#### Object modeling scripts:
>> begin
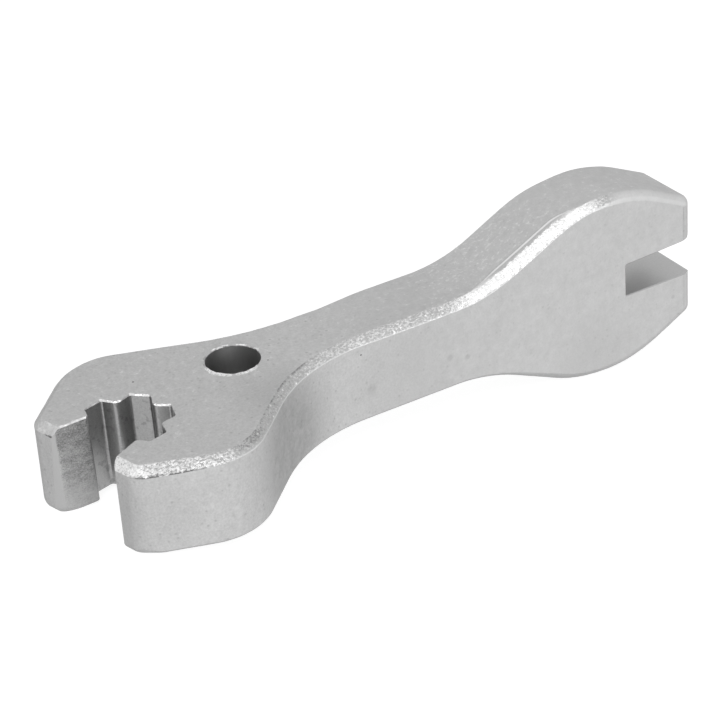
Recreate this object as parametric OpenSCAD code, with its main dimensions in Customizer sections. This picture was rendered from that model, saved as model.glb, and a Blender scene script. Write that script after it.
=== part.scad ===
// Double-ended spoke wrench, made as one forging with cut openings. X runs along the handle towards
// the slotted head, Z is square to the flats of the splined head, and the hang hole is at the origin.

/* [Handle] */
// Width of the handle, from side to side
handle_w = 7.9; // [6:0.1:10]
// Thickness of the handle and of the splined head, top to bottom
handle_t = 8.6; // [6.5:0.1:11]
// Radius of the soft edges that the blank has all round
edge_r = 0.85; // [0.3:0.05:1.1]
// Diameter of the hang hole
hang_hole_d = 4.7; // [3:0.1:5.2]

/* [Splined head] */
// Angle between the head and the handle
head_tilt = 15; // [5:1:22]
// Distance from the hang hole to the centre of the jaw
jaw_reach = 12.8; // [11:0.1:18]
// Distance that the toes reach past the centre of the jaw
toe_reach = 5; // [3.5:0.1:7]
// Half the width over both toes, to their sharp corners
toe_half = 6.65; // [5.5:0.05:8]
// Radius of the toe corners
toe_r = 2; // [1.15:0.05:2.4]
// Distance of the far shoulder behind the centre of the jaw
shoulder_far_back = 4; // [2:0.1:6]
// Distance of the near shoulder behind the centre of the jaw
shoulder_near_back = 3.1; // [2:0.1:6]
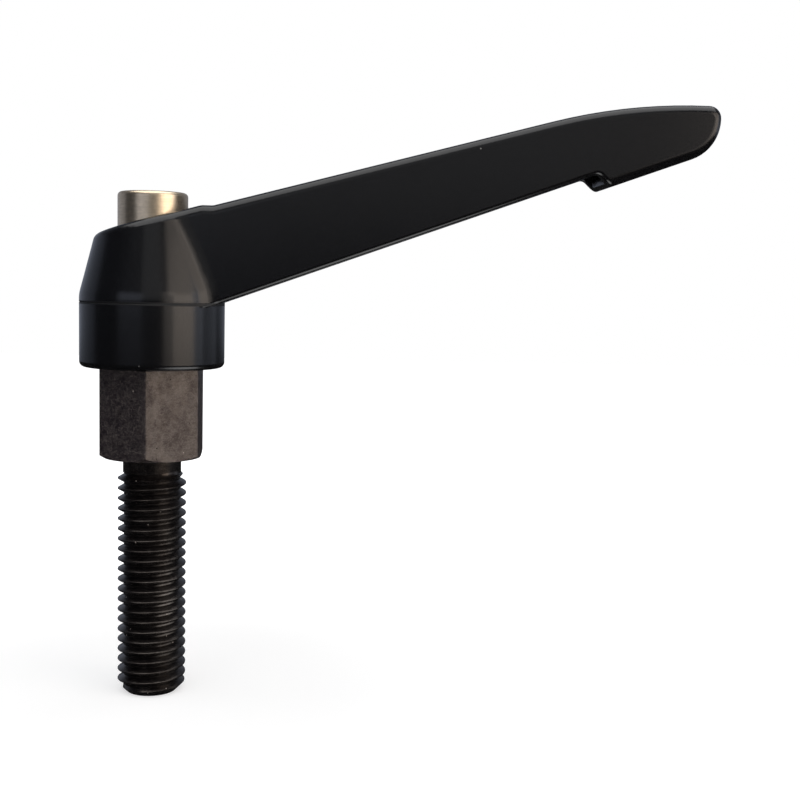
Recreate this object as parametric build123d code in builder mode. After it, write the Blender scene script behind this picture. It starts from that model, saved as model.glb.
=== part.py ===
>> end
#### Exercise task:
Set down, word for word, only the lines running from the line with "Recreate this object as parametric build123d" to the last line of the listing above. Both of those lines belong in your answer.

#### Exercise response:
Recreate this object as parametric build123d code in builder mode. After it, write the Blender scene script behind this picture. It starts from that model, saved as model.glb.
=== part.py ===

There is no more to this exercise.